- _Task requirements_:
Print the data exactly, leaving nothing out.
== Information provided
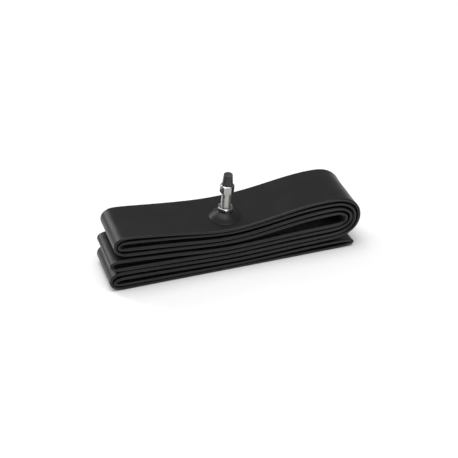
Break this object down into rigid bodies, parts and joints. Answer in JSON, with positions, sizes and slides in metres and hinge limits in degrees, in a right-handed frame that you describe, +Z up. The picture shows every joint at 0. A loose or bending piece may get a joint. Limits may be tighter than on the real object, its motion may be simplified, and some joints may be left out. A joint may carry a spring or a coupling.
{
  "type": "bicycle inner tube",
  "caption": "Butyl bicycle inner tube folded flat into a hank, with a leaning threaded valve, nuts, removable valve core and black dust cap.",
  "frame": {"origin": "bottom centre of the whole object's box, on the surface that the folded tube lies on", "axes": "+X along the folded stack, towards its open rounded end; +Y across the flattened tube, away from the edge that the valve stands nearer to; +Z up"},
  "size_m": [0.21, 0.046, 0.079],
  "materials": {
    "butyl": "satin",
    "plated_brass": "polished nickel plate",
    "bare_brass": "machined",
    "seal_rubber": "matte",
    "cap_plastic": "moulded"
  },
  "bodies": {
    "root": {"tube": "butyl", "valve_boot": "butyl", "valve_stem": "plated_brass"},
    "rim_nut": {"rim_nut": "plated_brass"},
    "core": {"core_body": "bare_brass", "core_seal": "seal_rubber", "core_cage": "bare_brass"},
    "plunger": {"core_plunger": "bare_brass", "plunger_ring": "seal_rubber"},
    "union_nut": {"union_nut": "plated_brass"},
    "dust_cap": {"dust_cap": "cap_plastic"}
  },
  "joints": [
    {"name": "rim_nut_run", "type": "slide", "parent": "root", "child": "rim_nut", "axis": [0.0424, -0.105, 0.9936], "range_m": [0, 0.0125]},
    {"name": "core_lift", "type": "slide", "parent": "root", "child": "core", "axis": [0.0424, -0.105, 0.9936], "range_m": [0, 0.016]},
    {"name": "union_nut_turn", "type": "hinge", "parent": "core", "child": "union_nut", "pos_m": [-0.00491, -0.00771, 0.0655], "axis": [0.0424, -0.105, 0.9936], "continuous": true},
    {"name": "cap_lift", "type": "slide", "parent": "core", "child": "dust_cap", "axis": [0.0424, -0.105, 0.9936], "range_m": [0, 0.009]},
    {"name": "check_valve", "type": "slide", "parent": "core", "child": "plunger", "axis": [0.0424, -0.105, 0.9936], "range_m": [0, 0.0008]}
  ]
}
====
- _Written answer_:
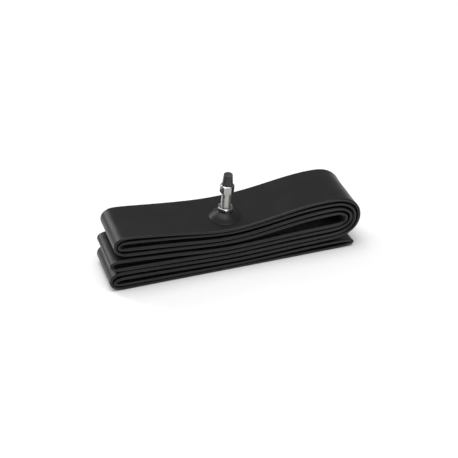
Break this object down into rigid bodies, parts and joints. Answer in JSON, with positions, sizes and slides in metres and hinge limits in degrees, in a right-handed frame that you describe, +Z up. The picture shows every joint at 0. A loose or bending piece may get a joint. Limits may be tighter than on the real object, its motion may be simplified, and some joints may be left out. A joint may carry a spring or a coupling.
{
  "type": "bicycle inner tube",
  "caption": "Butyl bicycle inner tube folded flat into a hank, with a leaning threaded valve, nuts, removable valve core and black dust cap.",
  "frame": {"origin": "bottom centre of the whole object's box, on the surface that the folded tube lies on", "axes": "+X along the folded stack, towards its open rounded end; +Y across the flattened tube, away from the edge that the valve stands nearer to; +Z up"},
  "size_m": [0.21, 0.046, 0.079],
  "materials": {
    "butyl": "satin",
    "plated_brass": "polished nickel plate",
    "bare_brass": "machined",
    "seal_rubber": "matte",
    "cap_plastic": "moulded"
  },
  "bodies": {
    "root": {"tube": "butyl", "valve_boot": "butyl", "valve_stem": "plated_brass"},
    "rim_nut": {"rim_nut": "plated_brass"},
    "core": {"core_body": "bare_brass", "core_seal": "seal_rubber", "core_cage": "bare_brass"},
    "plunger": {"core_plunger": "bare_brass", "plunger_ring": "seal_rubber"},
    "union_nut": {"union_nut": "plated_brass"},
    "dust_cap": {"dust_cap": "cap_plastic"}
  },
  "joints": [
    {"name": "rim_nut_run", "type": "slide", "parent": "root", "child": "rim_nut", "axis": [0.0424, -0.105, 0.9936], "range_m": [0, 0.0125]},
    {"name": "core_lift", "type": "slide", "parent": "root", "child": "core", "axis": [0.0424, -0.105, 0.9936], "range_m": [0, 0.016]},
    {"name": "union_nut_turn", "type": "hinge", "parent": "core", "child": "union_nut", "pos_m": [-0.00491, -0.00771, 0.0655], "axis": [0.0424, -0.105, 0.9936], "continuous": true},
    {"name": "cap_lift", "type": "slide", "parent": "core", "child": "dust_cap", "axis": [0.0424, -0.105, 0.9936], "range_m": [0, 0.009]},
    {"name": "check_valve", "type": "slide", "parent": "core", "child": "plunger", "axis": [0.0424, -0.105, 0.9936], "range_m": [0, 0.0008]}
  ]
}